Die Hoheit über Migrationsprozesse wird in Europa, und zentral natürlich in Deutschland, zu einem Essential der kontrollierten Demokratie und des Europäischen Projekts überhaupt stilisiert. Dass dies, in Anbetracht der vergleichsweise geringen Zahl der Ankünfte der Migrant*innen, ein sozialtechnisches Manöver ist und dass es vor allem IT-Unternehmen sowie Rüstungs- und Sicherheitskonzerne in Europa sind, die von diesem Ansatz profitieren, das sind für Jakob und Schlindwein Ausgangspunkte für ihre Darstellung. Und sie verstehen es, die Widersprüche dieser fragwürdigen Europäischen Prämissen mit den Interessen „Afrikas“ herauszuarbeiten und Schlaglichter zu werfen auf die Kette der Ereignisse, die dem Sommermärchen von 2015 folgten. Schnelle Lösungen sind nicht zu erwarten: „Von geschützten Grenzen und der Öffnung der Märkte träumt die EU. Von geschützten Märkten und offenen Grenzen träumt Afrika. Solange dieses Interessensdilemma nicht gelöst ist, wird es keine echte Partnerschaft geben.“ Und auch, dass es der Kanzlerin und Macron vielleicht gerade soeben gelungen ist, einen neuen Dirty Deal mit Libyen zu lancieren, wird an diesem grundsätzlichen Dilemma nichts ändern. (https://www.welt.de/politik/ausland/article171107465/Merkels-spontaner-Fluechtlings-Deal-fuer-Libyen.html)

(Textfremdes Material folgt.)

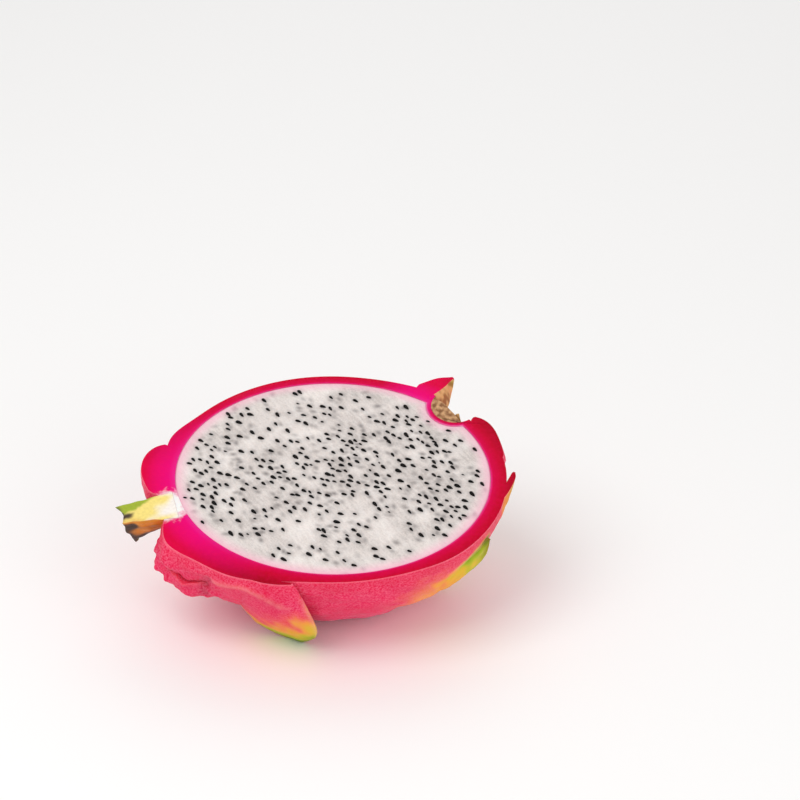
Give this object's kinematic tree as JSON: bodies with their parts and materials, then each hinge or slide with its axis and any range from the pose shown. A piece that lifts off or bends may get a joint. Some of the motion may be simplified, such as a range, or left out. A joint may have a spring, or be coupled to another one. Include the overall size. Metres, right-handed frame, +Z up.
{
  "type": "dragon fruit half",
  "caption": "Lengthwise half of a dragon fruit lying on its scaly skin, with the cut face of seeded white flesh turned up and a stub of stem.",
  "frame": {"origin": "bottom centre of the bounding box, on the table under the half fruit", "axes": "+X from the stem end towards the flower end along the longest extent, +Z up, the cut face leaning towards -Y"},
  "size_m": [0.1186, 0.0902, 0.0534],
  "materials": {
    "peel": "waxy coral pink skin with a wet crimson cut edge",
    "flesh": "moist translucent white flesh with black seeds",
    "stalk": "green cactus stem, cream where it is cut",
    "flower_scar": "dry tan fibres"
  },
  "bodies": {
    "root": {"peel": "peel", "flesh": "flesh", "stalk": "stalk", "flower_scar": "flower_scar"}
  },
  "joints": []
}
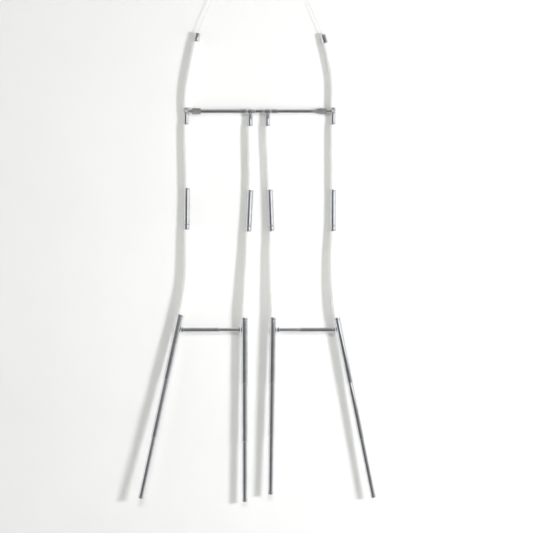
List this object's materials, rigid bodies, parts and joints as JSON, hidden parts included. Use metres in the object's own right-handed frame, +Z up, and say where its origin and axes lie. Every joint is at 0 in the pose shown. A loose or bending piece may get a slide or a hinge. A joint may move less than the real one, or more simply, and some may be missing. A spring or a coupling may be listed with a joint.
{
  "type": "hanging valet",
  "caption": "Wall-hung valet in the outline of braced trousers: a chrome crossbar, white hoses and telescopic chrome legs, hung by threads.",
  "frame": {"origin": "midway between the two thread loops, on the line of the hooks that carry them", "axes": "+X to the right seen from the front, +Y back towards the wall, +Z up"},
  "size_m": [0.593, 0.0505, 1.2754],
  "materials": {
    "chrome": "polished",
    "bright_ring": "bright",
    "hose": "satin",
    "thread": "plain"
  },
  "bodies": {
    "crossbar": {"bar_core_rod": "chrome", "bar_collar_left_outer": "chrome", "bar_tube_left": "chrome", "bar_collar_left_inner": "chrome", "bar_tube_centre": "chrome", "bar_collar_right_inner": "chrome", "bar_tube_right": "chrome", "bar_collar_right_outer": "chrome", "tee_washer_1": "bright_ring", "tee_washer_2": "bright_ring", "tee_washer_3": "bright_ring", "tee_washer_4": "bright_ring", "left_brace_hose": "hose", "left_brace_cap": "chrome", "left_thread": "thread", "left_thread_loop": "thread", "right_brace_hose": "hose", "right_brace_cap": "chrome", "right_thread": "thread", "right_thread_loop": "thread", "left_inner_tee": "chrome", "left_outer_end_fitting": "chrome", "right_inner_tee": "chrome", "right_outer_end_fitting": "chrome"},
    "left_inner_thigh": {"left_inner_thigh_hose": "hose", "left_inner_sleeve_outer": "chrome"},
    "left_inner_knee": {"left_inner_sleeve_inner": "chrome", "left_inner_knee_hose": "hose"},
    "left_inner_shin": {"left_inner_shin_upper": "chrome", "left_rung_rod": "chrome"},
    "left_inner_shin_mid": {"left_inner_shin_middle": "chrome"},
    "left_inner_foot": {"left_inner_shin_lower": "chrome", "left_inner_foot_cap": "chrome"},
    "left_outer_hip": {"left_outer_thigh_hose": "hose"},
    "left_outer_thigh": {"left_outer_sleeve_outer": "chrome"},
    "left_outer_knee": {"left_outer_sleeve_inner": "chrome", "left_outer_knee_hose": "hose"},
    "left_outer_shin": {"left_outer_shin_upper": "chrome", "left_rung_tube": "chrome"},
    "left_outer_shin_mid": {"left_outer_shin_middle": "chrome"},
    "left_outer_foot": {"left_outer_shin_lower": "chrome", "left_outer_foot_cap": "chrome"},
    "right_inner_thigh": {"right_inner_thigh_hose": "hose", "right_inner_sleeve_outer": "chrome"},
    "right_inner_knee": {"right_inner_sleeve_inner": "chrome", "right_inner_knee_hose": "hose"},
    "right_inner_shin": {"right_inner_shin_upper": "chrome", "right_rung_rod": "chrome"},
    "right_inner_shin_mid": {"right_inner_shin_middle": "chrome"},
    "right_inner_foot": {"right_inner_shin_lower": "chrome", "right_inner_foot_cap": "chrome"},
    "right_outer_hip": {"right_outer_thigh_hose": "hose"},
    "right_outer_thigh": {"right_outer_sleeve_outer": "chrome"},
    "right_outer_knee": {"right_outer_sleeve_inner": "chrome", "right_outer_knee_hose": "hose"},
    "right_outer_shin": {"right_outer_shin_upper": "chrome", "right_rung_tube": "chrome"},
    "right_outer_shin_mid": {"right_outer_shin_middle": "chrome"},
    "right_outer_foot": {"right_outer_shin_lower": "chrome", "right_outer_foot_cap": "chrome"}
  },
  "joints": [
    {"name": "left_inner_swing", "type": "hinge", "parent": "crossbar", "child": "left_inner_thigh", "pos_m": [0, -0.0005, -0.371], "axis": [-1, 0, 0], "range_deg": [0, 45], "stiffness_Nm_per_rad": 0.1, "deforming": ["left_inner_thigh_hose"]},
    {"name": "left_inner_sleeve_slide", "type": "slide", "parent": "left_inner_thigh", "child": "left_inner_knee", "axis": [-0.0461, -0.0144, -0.9988], "range_m": [0, 0.05]},
    {"name": "left_inner_knee_bend", "type": "hinge", "parent": "left_inner_knee", "child": "left_inner_shin", "pos_m": [0, -0.0055, -0.707], "axis": [-1, 0, 0], "range_deg": [0, 50], "stiffness_Nm_per_rad": 0.1, "deforming": ["left_inner_knee_hose"]},
    {"name": "left_inner_middle_slide", "type": "slide", "parent": "left_inner_shin", "child": "left_inner_shin_mid", "axis": [0.0018, -0.0186, -0.9998], "range_m": [-0.115, 0.003]},
    {"name": "left_inner_lower_slide", "type": "slide", "parent": "left_inner_shin_mid", "child": "left_inner_foot", "axis": [0.0018, -0.0186, -0.9998], "range_m": [-0.113, 0.005]},
    {"name": "left_outer_swing", "type": "hinge", "parent": "crossbar", "child": "left_outer_hip", "pos_m": [0, -0.0005, -0.371], "axis": [-1, 0, 0], "range_deg": [0, 45], "stiffness_Nm_per_rad": 0.1, "deforming": ["left_outer_thigh_hose"]},
    {"name": "left_spread", "type": "slide", "parent": "left_outer_hip", "child": "left_outer_thigh", "axis": [-1, 0, 0], "range_m": [-0.018, 0.028], "deforming": ["left_outer_thigh_hose"]},
    {"name": "left_outer_sleeve_slide", "type": "slide", "parent": "left_outer_thigh", "child": "left_outer_knee", "axis": [-0.0087, -0.0144, -0.9999], "range_m": [0, 0.05]},
    {"name": "left_outer_knee_bend", "type": "hinge", "parent": "left_outer_knee", "child": "left_outer_shin", "pos_m": [0, -0.0055, -0.707], "axis": [-1, 0, 0], "range_deg": [0, 50], "stiffness_Nm_per_rad": 0.1, "deforming": ["left_outer_knee_hose"]},
    {"name": "left_outer_middle_slide", "type": "slide", "parent": "left_outer_shin", "child": "left_outer_shin_mid", "axis": [-0.2083, -0.0529, -0.9766], "range_m": [-0.118, 0]},
    {"name": "left_outer_lower_slide", "type": "slide", "parent": "left_outer_shin_mid", "child": "left_outer_foot", "axis": [-0.2083, -0.0529, -0.9766], "range_m": [-0.118, 0]},
    {"name": "right_inner_swing", "type": "hinge", "parent": "crossbar", "child": "right_inner_thigh", "pos_m": [0, -0.0005, -0.371], "axis": [-1, 0, 0], "range_deg": [0, 45], "stiffness_Nm_per_rad": 0.1, "deforming": ["right_inner_thigh_hose"]},
    {"name": "right_inner_sleeve_slide", "type": "slide", "parent": "right_inner_thigh", "child": "right_inner_knee", "axis": [0.0356, -0.0144, -0.9993], "range_m": [0, 0.05]},
    {"name": "right_inner_knee_bend", "type": "hinge", "parent": "right_inner_knee", "child": "right_inner_shin", "pos_m": [0, -0.0055, -0.707], "axis": [-1, 0, 0], "range_deg": [0, 50], "stiffness_Nm_per_rad": 0.1, "deforming": ["right_inner_knee_hose"]},
    {"name": "right_inner_middle_slide", "type": "slide", "parent": "right_inner_shin", "child": "right_inner_shin_mid", "axis": [-0.0139, -0.0262, -0.9996], "range_m": [-0.099, 0.019]},
    {"name": "right_inner_lower_slide", "type": "slide", "parent": "right_inner_shin_mid", "child": "right_inner_foot", "axis": [-0.0139, -0.0262, -0.9996], "range_m": [-0.111, 0.007]},
    {"name": "right_outer_swing", "type": "hinge", "parent": "crossbar", "child": "right_outer_hip", "pos_m": [0, -0.0005, -0.371], "axis": [-1, 0, 0], "range_deg": [0, 45], "stiffness_Nm_per_rad": 0.1, "deforming": ["right_outer_thigh_hose"]},
    {"name": "right_spread", "type": "slide", "parent": "right_outer_hip", "child": "right_outer_thigh", "axis": [1, 0, 0], "range_m": [-0.018, 0.028], "deforming": ["right_outer_thigh_hose"]},
    {"name": "right_outer_sleeve_slide", "type": "slide", "parent": "right_outer_thigh", "child": "right_outer_knee", "axis": [-0.0038, -0.0144, -0.9999], "range_m": [0, 0.05]},
    {"name": "right_outer_knee_bend", "type": "hinge", "parent": "right_outer_knee", "child": "right_outer_shin", "pos_m": [0, -0.0055, -0.707], "axis": [-1, 0, 0], "range_deg": [0, 50], "stiffness_Nm_per_rad": 0.1, "deforming": ["right_outer_knee_hose"]},
    {"name": "right_outer_middle_slide", "type": "slide", "parent": "right_outer_shin", "child": "right_outer_shin_mid", "axis": [0.1975, -0.0297, -0.9798], "range_m": [-0.115, 0.003]},
    {"name": "right_outer_lower_slide", "type": "slide", "parent": "right_outer_shin_mid", "child": "right_outer_foot", "axis": [0.1975, -0.0297, -0.9798], "range_m": [-0.111, 0.007]}
  ],
  "couplings": [
    {"joint": "left_outer_swing", "follows": "left_inner_swing", "ratio": 1},
    {"joint": "left_outer_sleeve_slide", "follows": "left_inner_sleeve_slide", "ratio": 1},
    {"joint": "left_outer_knee_bend", "follows": "left_inner_knee_bend", "ratio": 1},
    {"joint": "right_outer_swing", "follows": "right_inner_swing", "ratio": 1},
    {"joint": "right_outer_sleeve_slide", "follows": "right_inner_sleeve_slide", "ratio": 1},
    {"joint": "right_outer_knee_bend", "follows": "right_inner_knee_bend", "ratio": 1}
  ]
}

Simone Schlindwein und Christian Jakob recherchieren zu diesem Thema schon seit Jahren. Ihr Buch ist die erste umfassende Darstellung der neuen europäischen Afrikapolitik. Was dieses Buch aber in besonderer Weise auszeichnet, ist, dass es sich auf ein Recherche-Projekt der taz stützt – die Dokumentation unter www.taz.de/migrationcontrol kann zu dem Buch parallel gelesen werden. Allein schon der Zeitstrahl, auf dem leicht zu erkennen ist, wie die Euros den Migrationsbewegungen hinterherlaufen, ist überzeugend. Pro Asyl hat eine Liste der Abkommen und Strategiedokumente seit 1990 beigesteuert, und eine große Zahl von Unterstützer*innen hat Recherchen, Texte und Dokumente zusammengetragen.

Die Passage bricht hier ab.